原研,宇宙線被ばく線量を地域ごとに評価

日本原子力研究開発機構(原研)は,独自に開発した宇宙線強度計算モデルと全世界の標高データベースを組み合わせ,地表面での宇宙線による被ばく線量率マップを作成した(ニュースリリース)。

人類は,絶えず自然界から放射線を受けており,原子放射線の影響に関する国連科学委員会(UNSCEAR)が2008年に発表したレポートでは,全世界で自然放射線源による公衆の被ばく線量(実効線量)の約16%は宇宙線による寄与と評価されている。

しかし,宇宙線による被ばく線量は,高度・緯度・経度により複雑に変化するため,UNSCEARは,国や地域ごとの詳細な評価は実施せず,限られた実測値から単純な仮定に基づいてその世界平均値のみを概算していた。
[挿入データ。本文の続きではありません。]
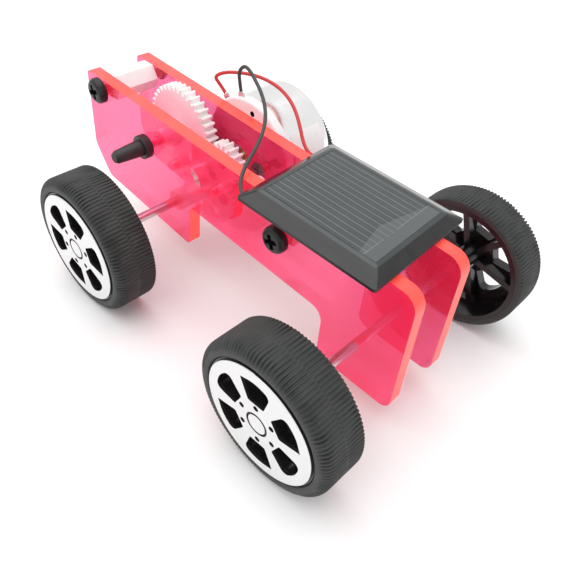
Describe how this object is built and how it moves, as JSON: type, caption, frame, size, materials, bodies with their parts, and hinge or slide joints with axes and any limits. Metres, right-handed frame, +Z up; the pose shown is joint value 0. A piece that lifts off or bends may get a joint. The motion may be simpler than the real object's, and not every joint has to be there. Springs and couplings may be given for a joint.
{
  "type": "solar toy car",
  "caption": "Small solar-powered toy car with two clear side plates, gear-driven rear axle, side motor, roof solar panel and ribbed wheels",
  "frame": {"origin": "On the ground, below the middle of the car's length and width", "axes": "+X forward to the end with the solar panel, +Y to the side with the motor, +Z up"},
  "size_m": [0.0983, 0.067, 0.0461],
  "materials": {
    "clear_red_acrylic": "clear fluorescent red acrylic, polished",
    "white_nylon": "smooth nylon",
    "black_screw": "black screws",
    "steel": "drawn steel",
    "tyre_rubber": "ribbed rubber",
    "wheel_black": "glossy moulded plastic",
    "wheel_silver": "silver coated face",
    "black_plastic": "satin moulded plastic",
    "white_plastic": "glossy moulded plastic",
    "motor_steel": "bright plated sheet steel",
    "brass": "sintered brass",
    "label_white": "thin white film",
    "tinned_metal": "tinned",
    "ferrite": "ferrite",
    "copper": "enamelled copper wire",
    "board_black": "glass-fibre board",
    "resin_black": "cast resin",
    "cell_grey": "cells under clear resin",
    "white_foam": "foam tape",
    "red_insulation": "flexible insulation",
    "black_insulation": "flexible insulation"
  },
  "bodies": {
    "chassis": {"near_side_plate": "clear_red_acrylic", "far_side_plate": "clear_red_acrylic", "rear_standoff": "white_nylon", "front_standoff": "white_nylon", "standoff_screws": "black_screw", "motor_screws": "steel", "motor_end_cap": "white_plastic", "motor_can": "motor_steel", "motor_bearings": "brass", "motor_label": "label_white", "motor_terminals": "tinned_metal", "motor_magnet": "ferrite", "motor_brushes": "brass", "panel_board": "board_black", "panel_resin": "resin_black", "solar_cells": "cell_grey", "panel_solder_joints": "tinned_metal", "near_foam_tape": "white_foam", "far_foam_tape": "white_foam", "red_lead": "red_insulation", "black_lead": "black_insulation"},
    "front_axle_set": {"front_axle": "steel", "front_far_tyre": "tyre_rubber", "front_far_wheel_hub": "wheel_black", "front_far_wheel_face": "wheel_silver", "front_near_tyre": "tyre_rubber", "front_near_wheel_hub": "wheel_black", "front_near_wheel_face": "wheel_silver"},
    "rear_axle_set": {"rear_axle": "steel", "rear_axle_gear": "white_nylon", "rear_far_tyre": "tyre_rubber", "rear_far_wheel_hub": "wheel_black", "rear_far_wheel_face": "wheel_silver", "rear_near_tyre": "tyre_rubber", "rear_near_wheel_hub": "wheel_black", "rear_near_wheel_face": "wheel_silver"},
    "idler_set": {"idler_shaft": "steel", "idler_gear": "white_nylon", "idler_shaft_cap": "black_plastic"},
    "motor_rotor": {"motor_shaft": "steel", "motor_gear": "white_nylon", "motor_armature": "steel", "motor_coils": "copper", "motor_commutator": "copper"}
  },
  "joints": [
    {"name": "front_axle_spin", "type": "hinge", "parent": "chassis", "child": "front_axle_set", "pos_m": [0.0342, 0, 0.015], "axis": [0, 1, 0], "continuous": true},
    {"name": "rear_axle_spin", "type": "hinge", "parent": "chassis", "child": "rear_axle_set", "pos_m": [-0.0222, 0, 0.015], "axis": [0, 1, 0], "continuous": true},
    {"name": "idler_spin", "type": "hinge", "parent": "chassis", "child": "idler_set", "pos_m": [-0.02668, 0, 0.02879], "axis": [0, 1, 0], "continuous": true},
    {"name": "motor_spin", "type": "hinge", "parent": "chassis", "child": "motor_rotor", "pos_m": [-0.01228, 0, 0.02712], "axis": [0, 1, 0], "continuous": true}
  ],
  "couplings": [
    {"joint": "idler_spin", "follows": "rear_axle_spin", "ratio": -1.6364},
    {"joint": "motor_spin", "follows": "rear_axle_spin", "ratio": 3.6364}
  ]
}
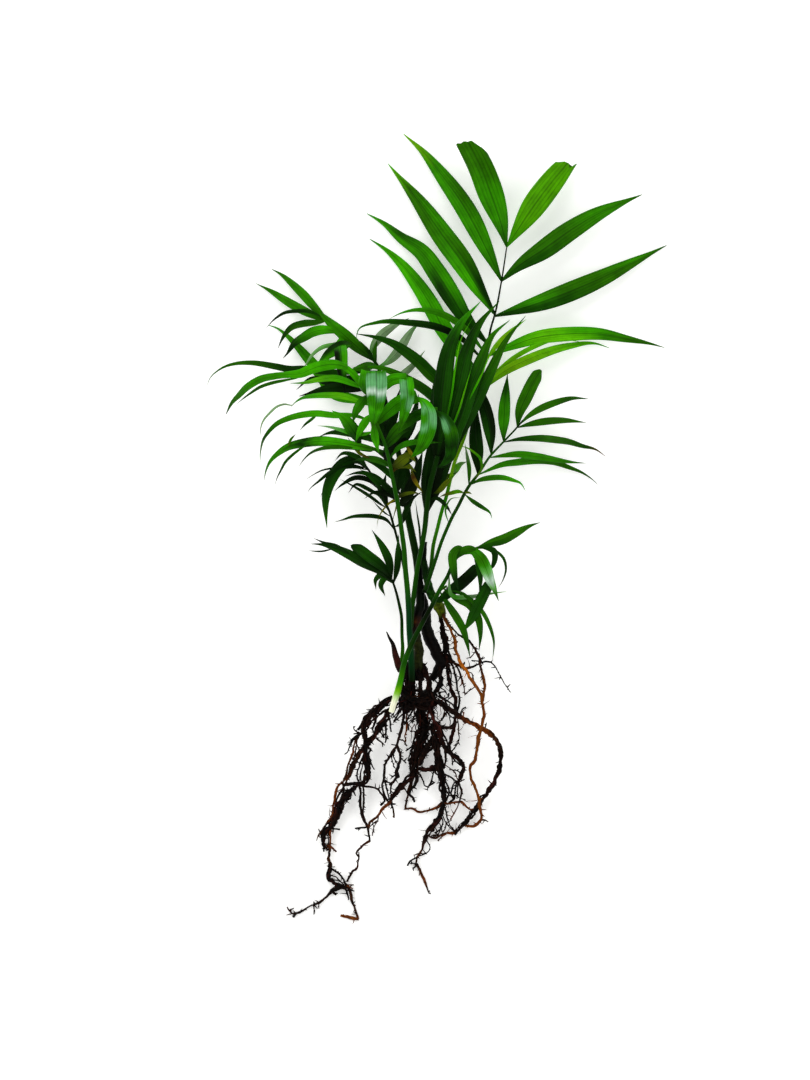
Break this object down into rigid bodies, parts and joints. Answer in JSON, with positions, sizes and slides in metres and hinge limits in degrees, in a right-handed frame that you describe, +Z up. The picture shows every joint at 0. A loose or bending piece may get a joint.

このような背景から,より精緻かつ高精度な手法に基づく宇宙線被ばく線量の評価が望まれていた。

今回,作成したマップと人口データベースを重ね合わせ,公衆の宇宙線被ばく線量の人口平均値や分散を世界230ヶ国に対して評価した。

その結果,日本における人口平均値は年間0.27mSvで,世界全体の153番目であることが分かった。また,人口平均値が最も高い国は高地に人口が集中するボリビアで,その値は最も低いシンガポールの約3.5倍となる年間0.81mSvであることが分かった。さらに,全世界の人口平均値はUNSCEARの評価値より約16%低い年間0.32mSvであることが判明した。

この成果は,放射線被ばく線量評価における新たな国際標準を提唱する基礎データであるとともに、福島第一原子力発電所の事故以降,関心が高まっている国民の放射線被ばくに対する理解にも役立つとしている。